As Yogi Berra once said, "It
ain't over 'til it's over." And World War II certainly wasn't over
until it was over. Indeed, the only reason then-President Truman decided
to drop the big one on Japan was that the alternative was to invade Japan
with the potential loss of American life in the 100,000 range. (We'd already
lost some 400,000 killed by mid-1945.)
Our involvement in World War II was
characterized by innumerable enormously costly "mistakes" and
any number of devastating defeats before we emerged triumphant. Our losses
in Iraq are, by comparison, minimal. Five times as many Americans die
in highway auto accidents every year as have died in the Iraq war to date;
the 9/11 attacks killed more Americans than have died in Iraq, for that
matter.
And although the liberal media continue to insist on characterizing our
efforts in Iraq as a "losing cause," the fact is that we're
not so much losing as we are in the latter stages of winning.
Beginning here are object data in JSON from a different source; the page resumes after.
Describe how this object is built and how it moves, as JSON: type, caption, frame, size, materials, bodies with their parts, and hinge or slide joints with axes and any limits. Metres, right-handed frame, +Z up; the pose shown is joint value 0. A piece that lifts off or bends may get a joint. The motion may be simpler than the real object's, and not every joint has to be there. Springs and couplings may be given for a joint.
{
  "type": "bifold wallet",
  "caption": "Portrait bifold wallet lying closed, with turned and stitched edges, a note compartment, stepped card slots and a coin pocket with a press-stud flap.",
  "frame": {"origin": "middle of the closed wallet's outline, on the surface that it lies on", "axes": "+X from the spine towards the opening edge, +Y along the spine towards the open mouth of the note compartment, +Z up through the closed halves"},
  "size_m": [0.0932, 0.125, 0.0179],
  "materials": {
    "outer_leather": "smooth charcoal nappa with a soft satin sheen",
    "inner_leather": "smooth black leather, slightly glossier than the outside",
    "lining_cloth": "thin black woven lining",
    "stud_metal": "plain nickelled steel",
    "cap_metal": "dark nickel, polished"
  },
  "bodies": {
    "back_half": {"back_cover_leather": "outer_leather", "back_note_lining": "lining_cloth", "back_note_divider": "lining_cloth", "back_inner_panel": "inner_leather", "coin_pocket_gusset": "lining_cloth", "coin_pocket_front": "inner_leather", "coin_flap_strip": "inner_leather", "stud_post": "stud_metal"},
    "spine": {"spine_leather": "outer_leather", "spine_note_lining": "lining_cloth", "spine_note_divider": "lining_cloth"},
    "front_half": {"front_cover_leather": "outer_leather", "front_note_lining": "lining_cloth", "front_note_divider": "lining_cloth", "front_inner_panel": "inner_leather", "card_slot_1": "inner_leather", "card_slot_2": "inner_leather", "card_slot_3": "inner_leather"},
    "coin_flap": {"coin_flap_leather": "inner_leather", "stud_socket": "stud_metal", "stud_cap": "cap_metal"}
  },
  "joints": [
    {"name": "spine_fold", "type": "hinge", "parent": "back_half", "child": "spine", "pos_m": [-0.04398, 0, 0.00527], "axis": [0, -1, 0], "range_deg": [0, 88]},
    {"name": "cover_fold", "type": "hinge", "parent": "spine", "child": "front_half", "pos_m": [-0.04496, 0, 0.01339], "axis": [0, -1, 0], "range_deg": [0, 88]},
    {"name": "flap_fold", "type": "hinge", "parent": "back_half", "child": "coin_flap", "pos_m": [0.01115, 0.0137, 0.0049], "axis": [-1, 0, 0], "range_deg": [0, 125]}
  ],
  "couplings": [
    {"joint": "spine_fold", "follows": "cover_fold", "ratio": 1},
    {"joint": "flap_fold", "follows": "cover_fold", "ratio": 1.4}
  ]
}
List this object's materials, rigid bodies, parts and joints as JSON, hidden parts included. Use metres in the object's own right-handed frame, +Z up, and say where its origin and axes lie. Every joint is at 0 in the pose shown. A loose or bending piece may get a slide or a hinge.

The old
adage, "Don't throw the baby out with the bathwater," is certainly
applicable here, and it translates to something like, "Don't misinterpret
the apparently negative results of U.S. tactics and policies as signaling
defeat when we're still in the middle of an armed conflict."
The results of the impending tactical
and strategic changes of our military policy in Iraq, like those in the
latter stages of World War II, "won't be known until they're known,"
to paraphrase Yogi.
In the meantime, don't bet against
us on this one. And don't bet that Bush's and Rumsfeld's legacies will
be tainted by our defeat at the hands of Islamist terrorists. Ain't about
to happen, bro, no matter what the lefties try to tell you.